Roundtable

Tokyo 2022: Harnessing net-zero fleets

Questions prevail about how to make such fleets, from passenger vehicles to city buses and heavy-duty trucks, a reality.

On October 21, 2022, McKinsey’s Global Infrastructure Initiative convened a roundtable discussion in Tokyo titled, “Transportation infrastructure: Harnessing Net-Zero Fleets.” The audience comprised owners, operators, government officials, and senior leaders across engineering, construction, and transit. Roundtable participants discussed several important questions:

  • What needs to be solved to provide net-zero fleet alternatives across vehicle types and use cases?
  • What business performance requirements will underpin widespread adoption, and how can industry players accelerate the transition?
  • What infrastructure investments are necessary for a transition to the related fuels, and at what pace or sequence?

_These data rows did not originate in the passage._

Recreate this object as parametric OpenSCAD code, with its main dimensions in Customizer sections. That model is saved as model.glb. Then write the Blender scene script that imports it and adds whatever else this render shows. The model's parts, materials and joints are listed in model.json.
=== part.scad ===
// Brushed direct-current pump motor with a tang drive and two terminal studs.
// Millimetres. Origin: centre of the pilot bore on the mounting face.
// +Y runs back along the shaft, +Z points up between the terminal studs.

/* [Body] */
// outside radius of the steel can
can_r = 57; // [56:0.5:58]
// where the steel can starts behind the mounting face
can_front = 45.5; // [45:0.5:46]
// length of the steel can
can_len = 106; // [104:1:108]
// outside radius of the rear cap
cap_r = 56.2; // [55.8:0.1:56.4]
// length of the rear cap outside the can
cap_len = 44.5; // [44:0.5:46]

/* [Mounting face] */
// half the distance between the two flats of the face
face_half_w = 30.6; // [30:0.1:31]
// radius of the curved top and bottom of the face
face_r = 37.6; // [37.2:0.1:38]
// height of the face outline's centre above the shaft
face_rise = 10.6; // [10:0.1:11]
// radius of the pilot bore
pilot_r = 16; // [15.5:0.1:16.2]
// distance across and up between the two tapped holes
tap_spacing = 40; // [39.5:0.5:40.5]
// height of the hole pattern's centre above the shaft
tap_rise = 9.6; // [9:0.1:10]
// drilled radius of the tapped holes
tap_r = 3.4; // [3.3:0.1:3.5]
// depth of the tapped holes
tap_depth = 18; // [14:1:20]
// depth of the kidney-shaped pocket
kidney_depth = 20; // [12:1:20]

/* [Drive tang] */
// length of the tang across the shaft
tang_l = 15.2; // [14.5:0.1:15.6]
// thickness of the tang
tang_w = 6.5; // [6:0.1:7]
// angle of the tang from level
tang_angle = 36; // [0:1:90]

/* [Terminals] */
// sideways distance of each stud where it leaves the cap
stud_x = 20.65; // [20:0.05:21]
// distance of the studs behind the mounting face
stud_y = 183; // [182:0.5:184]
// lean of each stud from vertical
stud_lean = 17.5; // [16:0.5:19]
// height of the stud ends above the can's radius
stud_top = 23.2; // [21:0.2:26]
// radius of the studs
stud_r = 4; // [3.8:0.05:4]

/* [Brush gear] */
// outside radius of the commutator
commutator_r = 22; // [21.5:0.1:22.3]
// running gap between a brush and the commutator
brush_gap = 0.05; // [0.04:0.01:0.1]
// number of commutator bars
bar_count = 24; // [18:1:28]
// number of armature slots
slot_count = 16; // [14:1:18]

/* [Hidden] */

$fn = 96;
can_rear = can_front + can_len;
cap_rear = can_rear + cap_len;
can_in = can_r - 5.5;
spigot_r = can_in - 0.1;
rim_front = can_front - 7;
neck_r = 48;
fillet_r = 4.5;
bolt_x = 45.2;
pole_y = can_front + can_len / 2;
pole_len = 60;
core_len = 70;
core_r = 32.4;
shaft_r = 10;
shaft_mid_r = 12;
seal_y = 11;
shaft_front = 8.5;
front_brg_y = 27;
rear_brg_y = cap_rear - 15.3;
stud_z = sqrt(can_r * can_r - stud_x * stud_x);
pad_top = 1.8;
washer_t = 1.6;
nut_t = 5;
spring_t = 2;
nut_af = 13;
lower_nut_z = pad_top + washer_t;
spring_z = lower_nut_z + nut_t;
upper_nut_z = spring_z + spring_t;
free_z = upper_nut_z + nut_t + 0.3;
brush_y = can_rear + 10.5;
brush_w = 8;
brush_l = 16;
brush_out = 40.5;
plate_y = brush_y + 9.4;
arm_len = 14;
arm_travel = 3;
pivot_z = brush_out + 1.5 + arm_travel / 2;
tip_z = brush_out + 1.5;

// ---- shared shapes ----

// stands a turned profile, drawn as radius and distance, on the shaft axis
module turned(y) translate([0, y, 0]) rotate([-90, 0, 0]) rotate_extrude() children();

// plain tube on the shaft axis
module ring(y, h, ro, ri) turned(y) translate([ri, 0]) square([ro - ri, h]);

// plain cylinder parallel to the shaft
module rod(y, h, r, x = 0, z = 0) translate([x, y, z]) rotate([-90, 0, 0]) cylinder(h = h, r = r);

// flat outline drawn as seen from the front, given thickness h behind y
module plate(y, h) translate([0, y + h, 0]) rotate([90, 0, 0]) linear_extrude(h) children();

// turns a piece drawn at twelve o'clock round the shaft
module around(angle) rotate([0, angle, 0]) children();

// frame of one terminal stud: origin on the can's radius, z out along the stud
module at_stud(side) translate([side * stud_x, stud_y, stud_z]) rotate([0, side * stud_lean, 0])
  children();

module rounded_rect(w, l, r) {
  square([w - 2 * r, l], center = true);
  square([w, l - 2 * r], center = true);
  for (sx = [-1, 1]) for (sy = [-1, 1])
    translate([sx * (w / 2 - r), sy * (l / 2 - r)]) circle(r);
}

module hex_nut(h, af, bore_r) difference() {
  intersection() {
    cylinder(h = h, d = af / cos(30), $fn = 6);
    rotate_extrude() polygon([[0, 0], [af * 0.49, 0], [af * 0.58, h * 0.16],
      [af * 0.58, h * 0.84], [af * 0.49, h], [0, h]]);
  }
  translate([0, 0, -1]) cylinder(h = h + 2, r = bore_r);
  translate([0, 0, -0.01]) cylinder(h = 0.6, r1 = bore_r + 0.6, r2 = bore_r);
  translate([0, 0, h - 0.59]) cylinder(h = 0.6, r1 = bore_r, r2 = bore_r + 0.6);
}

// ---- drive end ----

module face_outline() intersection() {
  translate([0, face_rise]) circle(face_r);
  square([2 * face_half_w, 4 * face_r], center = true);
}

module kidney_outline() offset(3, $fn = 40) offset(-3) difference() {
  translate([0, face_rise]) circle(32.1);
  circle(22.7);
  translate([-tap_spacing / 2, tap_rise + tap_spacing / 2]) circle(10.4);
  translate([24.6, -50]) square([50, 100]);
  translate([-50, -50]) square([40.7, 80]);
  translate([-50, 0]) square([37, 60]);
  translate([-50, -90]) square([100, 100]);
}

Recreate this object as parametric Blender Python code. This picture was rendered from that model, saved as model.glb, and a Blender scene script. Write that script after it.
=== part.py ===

The following key themes emerged from the roundtable:

  1. Hydrogen is a longer-term focus, while a focus on battery electric is imminent. Battery electric vehicles (EVs) for most use cases outside of heavy-duty (and some medium-duty) trucks are the preferred technological solution. Battery electric is closer to total-cost-of-ownership parity, less complex, and, importantly, requires less coordination on the infrastructure side to set up and operate than hydrogen. Unlike battery electric vehicles, hydrogen vehicles will require extensive unique infrastructure to recharge. In early stages, hydrogen vehicles can piggyback off the existing electric-generation network and can grow incrementally along with needs.
  2. Electric vehicles are imperative for decarbonization. Depending on the geography, transportation can make up nearly 50 percent of Scope 1 and 2 emissions. Although a shift to public transportation is always a priority, realistically, in many car-centric geographies, decarbonizing internal combustion engine (ICE) vehicles will be the predominant pathway for reducing greenhouse-gas (GHG) transportation emissions; and global GHG goals will be impossible to meet without pursuing EVs aggressively.
  3. Infrastructure must adapt to keep up with demand. Governments are increasingly subsidizing EVs, but the true challenge is in building the infrastructure to service fleets of EVs. They have different maintenance needs, in addition to a host of different regulations, so they require purpose-built or carefully retrofitted depots and garages. Building out these facilities, particularly while fleet owners operate dual-fuel fleets, is a critical challenge and may require public subsidy in the short term for land leasing and approvals.
  4. Building and maintaining a new workforce will help sustain progress. EVs require new operating and maintenance needs in an industry that is already suffering labor shortages in key positions, such as drivers. These added labor needs will also need to be carefully managed. Success factors to attract and retain workers to the field include better defining the purpose behind the role, creating and advertising long-term career tracks, and carefully building the pipeline of labor supply by tapping into newer, or less traditional, pools of labor.
  5. Providing turnkey solutions to public transit will help accelerate the transition. The challenge of financing, maintaining, servicing, and operating EVs is supporting the buildout of a new class of electrification-as-a-service companies. These companies could offer turnkey solutions to buses, just as train operating companies have done for rail. These solutions represent a promising growth area that can help accelerate the transition to EVs, particularly as long as the sticker price of EV buses remains higher than that of ICE buses and companies need to maintain dual-fuel fleets.
  6. Capital is available, but partnerships are needed for deployment. The market size and return profile should make private investment in the transition to EVs attractive and will serve as the primary source of capital. Maximizing private-sector flows of capital requires the public sector to take an active role, such as setting up the regulatory framework and seeding projects so investment can follow. For new product types, the government may have to prove the model first through pilots or structured public–private partnerships. Once it does, private capital and demand risk projects should follow.